This month’s edition is provided by
Rev David Jenkins
Caversham’s Unique Perspective
In a previous incarnation I lived in Tilehurst as the Methodist Minister there. Although I was aware of the River Thames, that awareness is much greater now that I live in Caversham. To get from Reading into Caversham you have to cross the river. There are plenty of other parts of Reading and its suburban villages which you can drive through without even having to go in sight of the river, let alone cross it.
So possibly awareness of the River Thames has greater resonance for us than it has for many of our other Reading neighbours.

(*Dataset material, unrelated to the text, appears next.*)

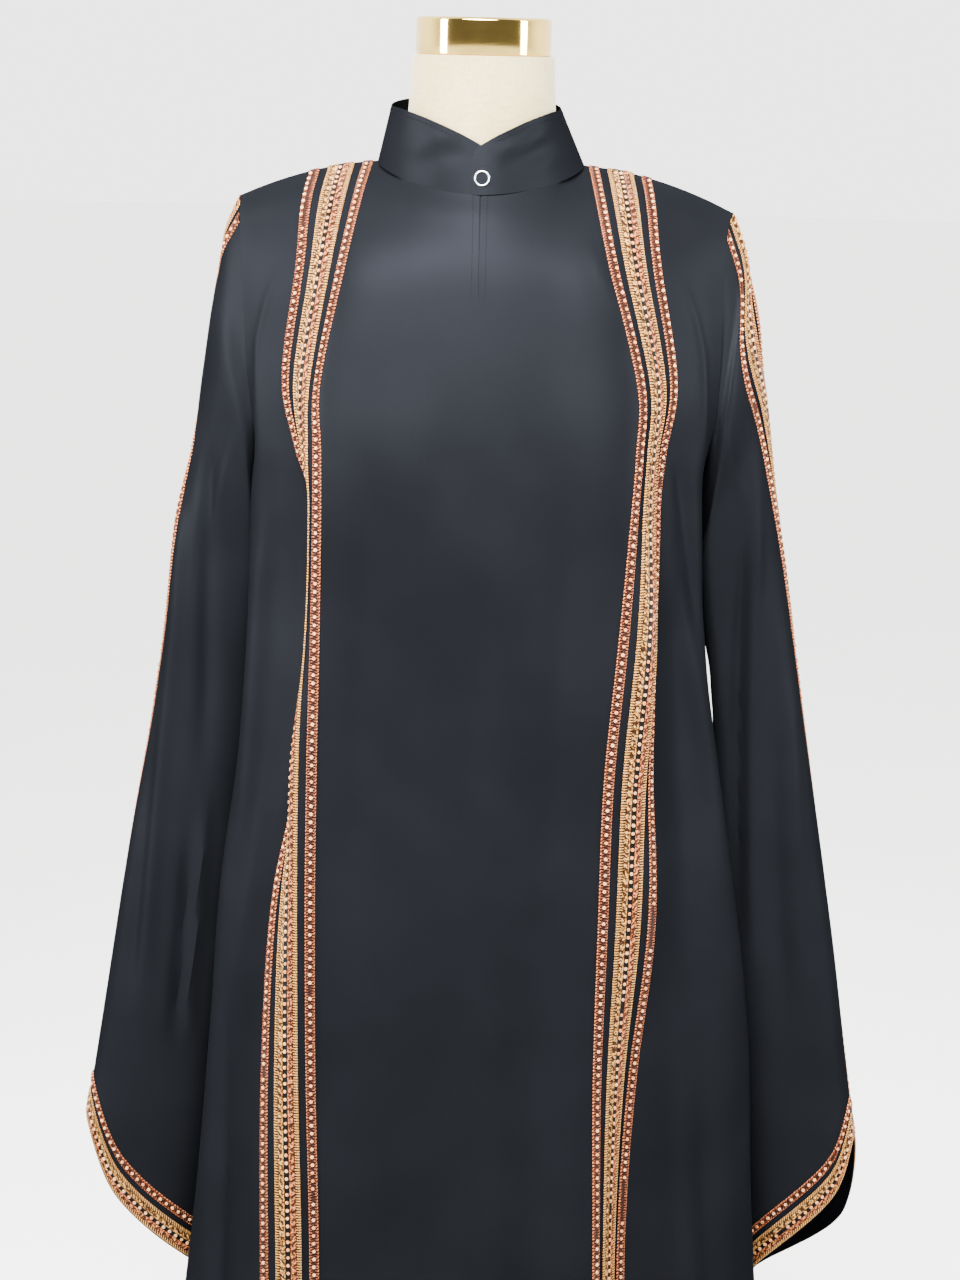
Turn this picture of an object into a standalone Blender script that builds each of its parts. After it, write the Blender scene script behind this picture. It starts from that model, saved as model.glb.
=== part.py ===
"""An abaya worn on a dress form.

Metres, +Z up. The origin is the centre of the base's flat underside, the front looks along -Y, and +X is
the right-hand side as one faces the garment. The section tables are in millimetres.

Every panel is a wall drawn through section tables: a row of a table is a height, and a column is a line that
runs down the cloth, such as the crest of a fold or a seam. Smooth curves join the rows and the columns.
"""

from collections import namedtuple

import bmesh
import bpy
import numpy as np

# Cloth and seams, in metres
WALL = 0.0015
SEAM_GAP = 0.0003
BRAID_THICK = 0.0010

# Neck, shoulders and armholes, in millimetres
NECK_FRONT = (0.0, -74.0, 1400.0)
NECK_FRONT_CORNER = (54.0, -50.0, 1408.0)
NECK_SIDE = (80.0, 0.0, 1421.0)
NECK_BACK_CORNER = (54.0, 44.0, 1426.0)
NECK_BACK = (0.0, 64.0, 1430.0)
SHOULDER_SLOPE = 0.08
SHOULDER_DROOP = 0.0018
MIDDLE_OUT, MIDDLE_DEPTH = 0.52, 0.28
SLIT_HALF = 0.3
SLIT_END_Z = 1322.0
PLACKET = 10.0

# Braids, in millimetres: how far each line lies from the front trio's inner edge, with the lines at each
# braid's edges, then from the middle of the sleeve's trio, then from the cuff's hem
FRONT_TRIO = (0.0, 3.5, 7.5, 11.5, 18.0, 25.0, 32.0, 39.0, 45.5, 49.5, 53.5)
FRONT_BRAIDS = {"inner": (1, 3), "wide": (4, 7), "outer": (8, 10)}
ARM_TRIO = (0.0, 5.25, 10.5, 17.5, 21.5, 25.5)
CUFF_BANDS = (38.0, 36.5, 28.5, 22.5, 12.0, 1.2, 0.0)

# The sleeve's cap: the armhole's heights between which it fills out, how far down to the first ring it is
# fullest, by how much, how far the trio leans to the front there, and how deep its first row is
CAP_HEIGHTS = (1270.0, 1350.0)
CAP_SHARE = 0.30
CAP_OUT = {"left": 5.0, "right": 7.0}
CAP_LEAN = {"left": -8.0, "right": 28.0}
CAP_DEPTH = 24.0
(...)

I am reading an outstandingly good book at the moment called ‘Listening’ by Robin Daniels. It is full of very helpful insights about the practice of listening to each other. One of the areas he explores is what he calls ‘The Hesitant Journey’. Journey is a frequently examined and richly evocative metaphor for our lives and for our faith. It is a metaphor about discovery, exploration, movement, direction, development. There is one particular sentence in the book where he describes the process of listening and uses the phrase ‘different types of terrain’: jungle (confusion), desert (loneliness), mountains (major life events) and river crossing (change).
Each of those areas are suggestive for further thinking, but it is the final one that may have special appeal for the people of Caversham – river crossing (change).
We, who may cross the river often, how open are we to possibilities of change in our own lives? How prepared are we to be the initiators of change?
Cardinal Newman once said, “To live is to change, and to be perfect is to change often”. Perhaps the people of Caversham have a greater potential to be perfect because we make use of the river crossing (changes) more than most!
Being prepared to change our ways and being catalysts of change in the world are vital areas to follow wherever we live.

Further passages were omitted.